## STATED TASK:
Output only the lines running from the line bearing "obj.matrix_parent_inverse = Matrix.Identity(4)" through the line bearing "colours of anything", character for character.

## INPUT ROWS:
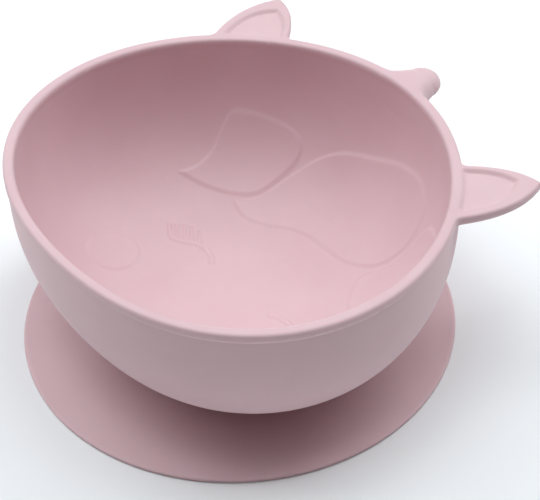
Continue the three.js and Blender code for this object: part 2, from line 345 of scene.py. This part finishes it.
# ---------------------------------------------------------------- skin from distances
def surface_net(distance, low, high, step):
    """Vertices and quads of a distance function's zero surface, one vertex to each cell it crosses."""
    axes = [np.arange(a, b, step) for a, b in zip(low, high)]
    x, y, z = np.ix_(*axes)
    field = distance(x, y, z).astype(np.float32)
    corners = [(i, j, k) for i in (0, 1) for j in (0, 1) for k in (0, 1)]
    cells = tuple(n - 1 for n in field.shape)

    def corner(offset):
        return field[tuple(slice(o, o + n) for o, n in zip(offset, cells))]

    inside = sum((corner(c) < 0).astype(np.int8) for c in corners)
    active = np.argwhere((inside > 0) & (inside < 8))
    total = np.zeros((len(active), 3))
    count = np.zeros(len(active))
    for axis in range(3):
        for start in corners:
            if start[axis]:
                continue
            end = list(start)
            end[axis] = 1
            a = field[tuple((active + start).T)]
            b = field[tuple((active + end).T)]
            crossed = (a < 0) != (b < 0)
            place = np.tile(np.array(start, float), (len(active), 1))
            place[:, axis] += np.where(crossed, a / np.where(crossed, a - b, 1), 0)
            total += place * crossed[:, None]
            count += crossed
    points = (active + total / count[:, None]) * step + np.array(low)
    ids = np.full(cells, -1, np.int64)
    ids[tuple(active.T)] = np.arange(len(active))
    quads = []
    for axis in range(3):
        u, v = (axis + 1) % 3, (axis + 2) % 3
        low_side = [slice(1, -1)] * 3
        low_side[axis] = slice(0, -1)
        high_side = list(low_side)
        high_side[axis] = slice(1, None)
        a, b = field[tuple(low_side)] < 0, field[tuple(high_side)] < 0
        edges = np.argwhere(a != b)
        leaves = a[tuple(edges.T)]
        at = edges + 1
        at[:, axis] -= 1
        ring = []
        for du, dv in ((-1, -1), (0, -1), (0, 0), (-1, 0)):
            cell = at.copy()
            cell[:, u] += du
            cell[:, v] += dv
            ring.append(ids[tuple(cell.T)])
        ring = np.stack(ring, 1)
        ring[~leaves] = ring[~leaves][:, ::-1]
        quads.append(ring)
    return points, np.vstack(quads)


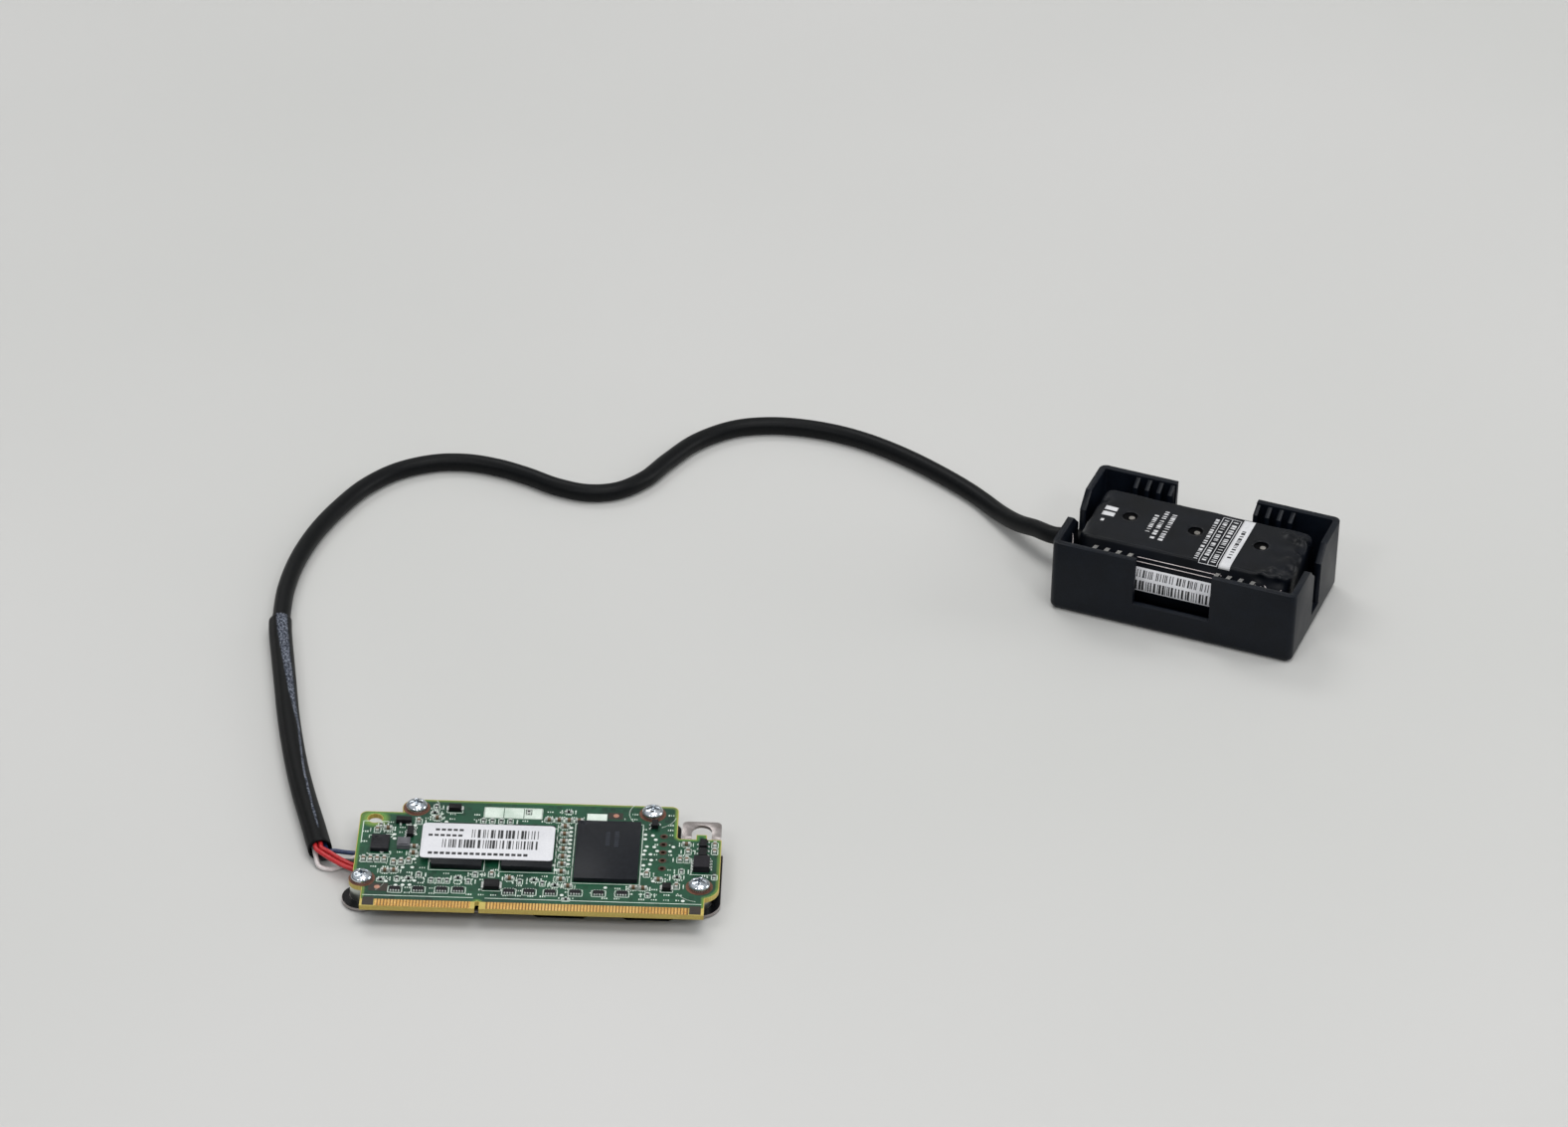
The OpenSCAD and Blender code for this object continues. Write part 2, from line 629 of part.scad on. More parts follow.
module base_film() {
    color("#101013") on_board() linear_extrude(base_film_t) {
        plate_outline(film_inset);
        for (x = [[0.5, 0.66] * tongue_w, [0.76, 0.91] * tongue_w]) polygon([[x[0], plate_setback - 0.1],
            [x[0] + 0.9, plate_setback - 0.7], [x[1] - 0.9, plate_setback - 0.7],
            [x[1], plate_setback - 0.1], [x[1], plate_setback + 1], [x[0], plate_setback + 1]]);
    }
}

// The lead's socket under the board, and the plug in it
socket_w = 7.6;
socket_l = 4;
plug_l = 3.2;
module lead_socket() {
    h = board_z - film_top - socket_gap;
    color("#d8d2c2") on_board() translate([plug_at[0] + plug_l, plug_at[1] - socket_w / 2, board_z - h])
        difference() {
            translate([-1.4, 0, 0]) cube([socket_l, socket_w, h]);
            translate([-cut - 1.4, 0.45, 0.35]) cube([cut + 1.4, socket_w - 0.9, h - 0.7]);
        }
}
module lead_plug() {
    h = board_z - film_top - socket_gap - 0.8;
    color("#ece8dc") on_board() translate([plug_at[0], plug_at[1] - socket_w / 2 + 0.55, wire_z - h / 2])
        cube([plug_l - 0.05, socket_w - 1.1, h]);
}
module wire_red_a() {
    color("#c0282b") tube(red_a_route, wire_d);
}
module wire_red_b() {
    color("#b32428") tube(red_b_route, wire_d);
}
module wire_white() {
    color("#e8dcdc") tube(white_route, wire_d);
}
module wire_navy() {
    color("#1c2a4a") tube(navy_route, wire_d);
}
module wire_black() {
    color("#1a1a1a") tube(black_route, wire_d);
}
module cable_sleeve() {
    color("#202124") tube(sleeve_route, cable_sleeve_d);
}
module cable() {
    color("#2a2a2a") tube(cable_route, cable_d);
}

// Holder tray
module in_tray() {
    translate([tray_at[0], tray_at[1], 0]) rotate([0, 0, tray_yaw]) children();
}
module rounded_base(l, w, h, r) {
    x = l / 2 - r;
    y = w / 2 - r;
    translate([0, 0, r]) linear_extrude(h - r) rounded_xy(-l / 2, -w / 2, l / 2, w / 2, r);
    for (sx = [-x, x]) for (sy = [-y, y]) translate([sx, sy, r]) sphere(r, $fn = 32);
    for (sy = [-y, y]) translate([-x, sy, r]) rotate([0, 90, 0]) cylinder(h = 2 * x, r = r, $fn = 32);
    for (sx = [-x, x]) translate([sx, -y, r]) rotate([-90, 0, 0]) cylinder(h = 2 * y, r = r, $fn = 32);
    translate([-x, -y, 0]) cube([2 * x, 2 * y, 2 * r]);
}
module end_slot() {
    shoulder = tray_h - mouth_h;
    rotate([90, 0, 90]) linear_extrude(2 * tray_wall + cut, center = true) union() {
        box_xy(-slot_w / 2, slot_z, slot_w / 2, tray_h + cut);
        polygon([[-slot_w / 2, shoulder], [slot_w / 2, shoulder], [mouth_w / 2, tray_h],
            [mouth_w / 2, tray_h + cut], [-mouth_w / 2, tray_h + cut], [-mouth_w / 2, tray_h]]);
    }
}
module rib() {
    top = tray_h - 0.4;
    translate([-rib_w / 2, 0, 0]) rotate([90, 0, 90]) linear_extrude(rib_w) polygon([
        [-inner_w / 2 - eps, tray_floor - eps], [-inner_w / 2 + rib_l, tray_floor - eps],
        [-inner_w / 2 + rib_l, top - rib_fall], [-inner_w / 2, top], [-inner_w / 2 - eps, top]]);
}
module holder_tray() {
    first_rib = window_w / 2 + rib_w / 2;
    color("#1b1f27") in_tray() {
        difference() {
            rounded_base(tray_l, tray_w, tray_h, tray_r);
            translate([0, 0, tray_floor]) linear_extrude(tray_h)
                rounded_xy(-inner_l / 2, -inner_w / 2, inner_l / 2, inner_w / 2, 0.5);
            translate([-window_w / 2, -tray_w / 2 - cut, sill_front]) cube([window_w, tray_wall + 2 * cut, tray_h]);
            translate([-window_w / 2 - back_window_more, inner_w / 2 - cut, sill_back])
                cube([window_w + back_window_more, tray_wall + 2 * cut, tray_h]);
            for (s = [-1, 1]) translate([s * (tray_l - tray_wall) / 2, 0, 0]) end_slot();
        }
        for (flip = [0, 1]) mirror([0, flip, 0]) for (k = [0:rib_count - 1]) {
            translate([first_rib + k * rib_pitch, 0, 0]) rib();
            translate([-first_rib - rib_margin - k * rib_pitch, 0, 0]) rib();
        }
    }
}

// Capacitor pack: its cross-section is wrapped round two rows of cells and the board on top
module in_pack() {
    in_tray() translate([0, 0, tray_floor]) children();
}
wrap_corner_r = 0.8;
pack_holes = [-0.6, 0.8, 0];
function arc(c, r, a0, a1, n) = [for (k = [0:n]) let (a = a0 + (a1 - a0) * k / n)
    [c[0] + r * cos(a), c[1] + r * sin(a)]];
function half_wrap(t) =
    let (c1 = [cell_pitch / 2, cell_z], r1 = cell_r + wrap - t,
         c2 = [cell_board_w / 2 - 0.3, pack_top - wrap_corner_r], r2 = wrap_corner_r - t,
         d = c2 - c1, lean = atan2(d[1], d[0]) - acos((r1 - r2) / norm(d)))
    concat(arc(c1, r1, -90, lean, 14), arc(c2, r2, lean, 90, 4));
function wrap_outline(t) =
    let (half = half_wrap(t))
    concat(half, [for (k = [len(half) - 1:-1:0]) [-half[k][0], half[k][1]]]);
// Each station along the pack: its place, its size and the depth of its creases
function wrap_ring(x, size, crease, t) =
    let (mid = [0, pack_top / 2])
    [for (p = wrap_outline(t)) let (q = p - mid, a = atan2(q[1], q[0]),
        s = size * (1 - crease * (0.5 + 0.5 * sin(7 * a + 40)) - 0.4 * crease * (0.5 + 0.5 * sin(13 * a))))
        [x, mid[0] + q[0] * s, mid[1] + q[1] * s]];
function wrap_stations(t) =
    let (e = pack_end - t, c = cells_l / 2 + 0.1)
    [[-e, 0.86, 0.01], [-e + 0.25, 0.93, 0.01], [-e + 0.8, 0.985, 0], [-c, 1, 0], [-c / 2, 1, 0],
     [c / 2, 1, 0], [c, 1, 0], [e - 0.9, 0.97, 0.03], [e - 0.4, 0.92, 0.06], [e, 0.82, 0.08]];
module wrap_solid(t) {
    skin([for (s = wrap_stations(t)) wrap_ring(s[0], s[1], s[2], t)]);
}
module pack_sleeve() {
    color("#2a2d35") in_pack() difference() {
        wrap_solid(0);
        wrap_solid(sleeve_t);
        for (k = [-1:1]) translate(pack_holes + [k * pack_hole_pitch, 0, pack_top - sleeve_t - wrap_gap])
            cylinder(h = cut, r = pack_hole_r);
    }
}
module cell() {
    groove = 2.4;
    rotate([0, 90, 0]) rotate_extrude() polygon([[0, 0], [cell_r - 0.4, 0], [cell_r, 0.4],
        [cell_r, cell_l - groove - 0.6], [cell_r - 0.5, cell_l - groove],
        [cell_r, cell_l - groove + 0.6], [cell_r, cell_l - 0.3], [cell_r - 0.3, cell_l], [0, cell_l]]);
}
module capacitor_cells() {
    color("#3a3f4a") in_pack() for (s = [0, 180]) rotate([0, 0, s])
        for (y = [-1, 1]) translate([cell_gap / 2, y * cell_pitch / 2, cell_z]) cell();
}
module cell_board() {
    l = cells_l - 2;
    color("#23513c") in_pack() translate([-l / 2, -cell_board_w / 2, cell_board_z])
        cube([l, cell_board_w, cell_board_t]);
}
module cell_pads() {
    color("#cfd2d0") in_pack() for (k = [-1:1])
        translate(pack_holes + [k * pack_hole_pitch + 0.5, -0.3, cell_board_z + cell_board_t])
            cylinder(h = 0.2, r = 0.6);
}
// The label follows the sleeve's side, and shows between its lower and upper edges in the front window
module pack_label() {
    low = 5.4;
    high = 10.1;
    hidden_left = 2.2;
    hidden_right = 0.6;
    color("#e6e6ea") in_pack() translate([-window_w / 2 - hidden_left, 0, 0]) rotate([90, 0, 90])
        linear_extrude(window_w + hidden_left + hidden_right) intersection() {
            difference() {
                polygon(wrap_outline(-label_t));
                polygon(wrap_outline(0));
            }
            box_xy(-pack_half_w - cut, low, 0, high);
        }
}

circuit_board();
edge_contacts();
screw_lands();
flash_chip();
memory_chips();
board_label();
power_controller();
transistors();
power_inductor();
diodes();
logic_chip();
resistor_arrays();
ceramic_capacitors();
chip_resistors();
lower_memory_chips();
board_screws();
standoffs();
base_plate();
plate_film();
base_film();
lead_socket();
lead_plug();
wire_red_a();
wire_red_b();
wire_white();
wire_navy();
wire_black();
cable_sleeve();
cable();
holder_tray();
pack_sleeve();
capacitor_cells();
cell_board();
cell_pads();
pack_label();
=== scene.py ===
"""Looks of the cache memory module, its lead and the capacitor pack in its tray.

Everything is in metres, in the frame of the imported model: X runs along the edge connector and
Z up from the surface that the parts lie on. Sizes with MM are in millimetres.
"""

import math

import bpy
import numpy as np
from mathutils import Matrix, Vector


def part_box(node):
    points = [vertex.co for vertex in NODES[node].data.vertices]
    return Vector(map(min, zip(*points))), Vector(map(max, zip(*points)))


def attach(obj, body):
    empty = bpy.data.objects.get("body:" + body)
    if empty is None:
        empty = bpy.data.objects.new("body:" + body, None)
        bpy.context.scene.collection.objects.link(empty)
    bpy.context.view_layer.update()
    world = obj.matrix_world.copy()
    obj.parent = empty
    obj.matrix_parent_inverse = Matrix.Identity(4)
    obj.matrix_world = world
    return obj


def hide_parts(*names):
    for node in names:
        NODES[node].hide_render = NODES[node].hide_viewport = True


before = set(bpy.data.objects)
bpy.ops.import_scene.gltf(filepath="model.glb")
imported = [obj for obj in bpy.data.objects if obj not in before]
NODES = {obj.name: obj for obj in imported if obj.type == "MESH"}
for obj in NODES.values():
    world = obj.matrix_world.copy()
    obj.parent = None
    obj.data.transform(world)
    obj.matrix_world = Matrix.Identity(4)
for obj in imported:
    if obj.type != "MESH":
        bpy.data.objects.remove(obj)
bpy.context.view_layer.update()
MM = 0.001
TOUCH = 1e-6   # metres: nearer than this is the same place
rng = np.random.default_rng(7)


# ---------------------------------------------------------------- camera

SENSOR, FOCAL = 36, 136.97   # millimetres
EYE = (0.05473, -0.89719, 0.68075)
PAN, DOWN, ROLL = 0.609, 34.19, 1.345   # degrees: to the left, below the horizon, round the view


def turned(axis, degrees):
    """A turn about one axis."""
    return Matrix.Rotation(math.radians(degrees), 4, axis)


def make_camera():
    """A long lens above the front, turned so that the connector edge falls slightly to the right."""
    data = bpy.data.cameras.new("camera")
    data.sensor_width, data.lens = SENSOR, FOCAL
    data.clip_start, data.clip_end = 0.05, 20
    camera = bpy.data.objects.new("camera", data)
    place = Matrix.Translation(EYE)
    camera.matrix_world = place @ turned("Z", PAN) @ turned("X", 90 - DOWN) @ turned("Z", ROLL)
    bpy.context.scene.collection.objects.link(camera)
    bpy.context.scene.camera = camera


# ---------------------------------------------------------------- nodes and colours

NOISE_ROUGH = 0.55   # how much of a noise lies in its finer lumps
BLACK, WHITE = "#000000", "#ffffff"   # the ends of a share, not colours of anything


def lin(code):
    """A colour written as sRGB hex, as linear red, green, blue and alpha."""
    c = np.array([int(code[k:k + 2], 16) for k in (1, 3, 5)]) / 255
    c = np.where(c > 0.04045, ((c + 0.055) / 1.055) ** 2.4, c / 12.92)
    return (*c.tolist(), 1.0)


def add(tree, kind, sockets=(), out=0, stops=(), **settings):
    """Adds a node and gives back one of its outputs.

    The settings are the node's properties, its sockets take values or links, and a colour ramp
    also takes stops of place and hex colour.
    """
    made = tree.nodes.new("ShaderNode" + kind)
    for key, value in settings.items():
        setattr(made, key, value)
    for key, value in dict(sockets).items():
        if isinstance(value, bpy.types.NodeSocket):
            tree.links.new(value, made.inputs[key])
        else:
            made.inputs[key].default_value = value
    if stops:
        marks = made.color_ramp.elements
        while len(marks) < len(stops):
            marks.new(0.5)
        for mark, (place, code) in zip(marks, stops):
            mark.position, mark.color = place, lin(code)
    return made.outputs[out] if made.outputs else None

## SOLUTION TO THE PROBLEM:
    obj.matrix_parent_inverse = Matrix.Identity(4)
    obj.matrix_world = world
    return obj


def hide_parts(*names):
    for node in names:
        NODES[node].hide_render = NODES[node].hide_viewport = True


before = set(bpy.data.objects)
bpy.ops.import_scene.gltf(filepath="model.glb")
imported = [obj for obj in bpy.data.objects if obj not in before]
NODES = {obj.name: obj for obj in imported if obj.type == "MESH"}
for obj in NODES.values():
    world = obj.matrix_world.copy()
    obj.parent = None
    obj.data.transform(world)
    obj.matrix_world = Matrix.Identity(4)
for obj in imported:
    if obj.type != "MESH":
        bpy.data.objects.remove(obj)
bpy.context.view_layer.update()
MM = 0.001
TOUCH = 1e-6   # metres: nearer than this is the same place
rng = np.random.default_rng(7)


# ---------------------------------------------------------------- camera

SENSOR, FOCAL = 36, 136.97   # millimetres
EYE = (0.05473, -0.89719, 0.68075)
PAN, DOWN, ROLL = 0.609, 34.19, 1.345   # degrees: to the left, below the horizon, round the view


def turned(axis, degrees):
    """A turn about one axis."""
    return Matrix.Rotation(math.radians(degrees), 4, axis)


def make_camera():
    """A long lens above the front, turned so that the connector edge falls slightly to the right."""
    data = bpy.data.cameras.new("camera")
    data.sensor_width, data.lens = SENSOR, FOCAL
    data.clip_start, data.clip_end = 0.05, 20
    camera = bpy.data.objects.new("camera", data)
    place = Matrix.Translation(EYE)
    camera.matrix_world = place @ turned("Z", PAN) @ turned("X", 90 - DOWN) @ turned("Z", ROLL)
    bpy.context.scene.collection.objects.link(camera)
    bpy.context.scene.camera = camera


# ---------------------------------------------------------------- nodes and colours

NOISE_ROUGH = 0.55   # how much of a noise lies in its finer lumps
BLACK, WHITE = "#000000", "#ffffff"   # the ends of a share, not colours of anything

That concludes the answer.